Guys will always be Guys.

Sunday, November 7, 2010

The Chance

Chance doesn't come by everytime.

Today I wasn't sure whether Emily had helped me out or it is just that the manager feel that I am ready.

When I am back from China, I will be officially be working and be trained in the bar. It is awesome!

I am all fired up.

Friday, November 5, 2010

Thursday, November 4, 2010

Reunion

Suddenly I had this vision. A vision that you guys are in front of my place. My bar where I am serving you guys drinks and we are having a good time catching up with each other.

In life there are time that you hope that you can move further forward and leave some things behind for the moment. You won't want to forget them. You just feel like leaving it at that spot and one back for it when the moment is right.

Before this, I used to hope that I can forget things that I should. Later on I have learned that there is no need to forget them. Sad or happy, they are part of me now.

People ask me whether should am I going back to Malaysia. This time, my answer will be a no again. There are things that I will have to accomplish here. This is the right time for me to do so and I will not let the chance slip away.

Whiskey

From Black Label to Blue Label. Then you have some of the finest single malt whiskey, the Glenfiddich 15 years and etc.

Sorry, I am not in the mood to name all the whisky I know. Speaking about whisky, yesterday I nearly missed my last train home because of it. Learning more about whisky from my manager can be time consuming.
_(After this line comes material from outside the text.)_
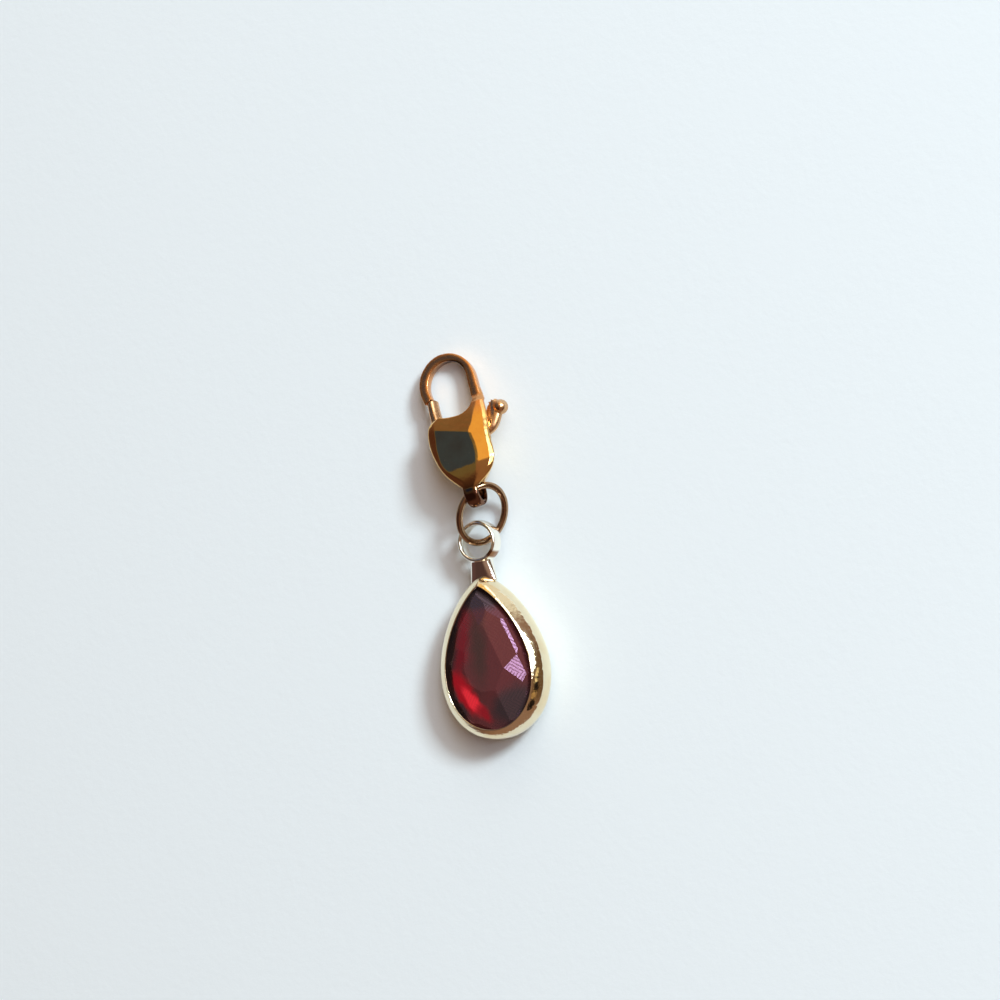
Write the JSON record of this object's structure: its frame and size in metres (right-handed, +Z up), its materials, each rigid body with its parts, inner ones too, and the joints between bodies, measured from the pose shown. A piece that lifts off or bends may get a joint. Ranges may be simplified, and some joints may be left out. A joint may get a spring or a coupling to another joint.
{
  "type": "glass drop charm",
  "caption": "Faceted red glass teardrop in a gold frame with a hanging loop, on a jump ring and a lobster clasp whose lever opens.",
  "frame": {"origin": "on the surface the charm lies on, under the middle of its outline", "axes": "+Y from the drop to the clasp's hook, +Z up out of the stone's front table"},
  "size_m": [0.0086, 0.0292, 0.0039],
  "materials": {
    "pale_gold": "pale gold plating, polished",
    "red_glass": "cut and polished, dark red",
    "gold_wire": "gold plating over drawn wire",
    "clasp_gold": "gold plating, mirror polished",
    "pin_brass": "plain drawn brass"
  },
  "bodies": {
    "charm": {"bezel": "pale_gold", "glass_drop": "red_glass", "jump_ring": "gold_wire", "clasp_body": "clasp_gold", "lever_pin": "pin_brass"},
    "lever": {"clasp_lever": "clasp_gold"}
  },
  "joints": [
    {"name": "lever_pivot", "type": "hinge", "parent": "charm", "child": "lever", "pos_m": [-0.00064, 0.00776, 0.00203], "axis": [0.0038, -0.2104, -0.9776], "range_deg": [0, 26], "stiffness_Nm_per_rad": 0.01, "springref_deg": -17.19}
  ]
}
Nothing much to talk about. Just woke up in the middle of the night waiting for my paper to start. Another 12 hours and I will finish with my 2nd paper. Boring?

Studying the same topic for a long time can be really tiring and boring. My friend was studying so seriously in the library and I ended up discussing about the graduation trip with another friend. CRAP!!

Tuesday, November 2, 2010

Comfort Zone

In order to achieve our goals, we will have to leave our comfort zone from time to time.

I gave this subject a thought yesterday while putting my notes aside and I somehow agree with it. In term of study, working, relationship, and etc. Somehow this sentence relates to all of them. It is crucial.

Am I comfortable with my life now? Hell NO!

There is nothing much that I can do but to dedicate my life and time into what I want in future. I don;t complain and ask for help. All I seek is guidance and teachings so that I will not make any mistake. Guide me to seek for perfection in the things I do. Nothing is perfect but we will still have to aim for it.

Right now, I am balancing my life between work and study. Working and training to be a bartender. Studying to be a professional civil engineer in the future. It is not easy. I will still have to face them one by one and concentrate on tackling them.

Is it comfortable? Having dark eye loops. Sore muscle from work. Dead brain cell from study. Eat simple and easy cooked stuffs. Woke up at odd hours or burn midnight oil. Comfortable?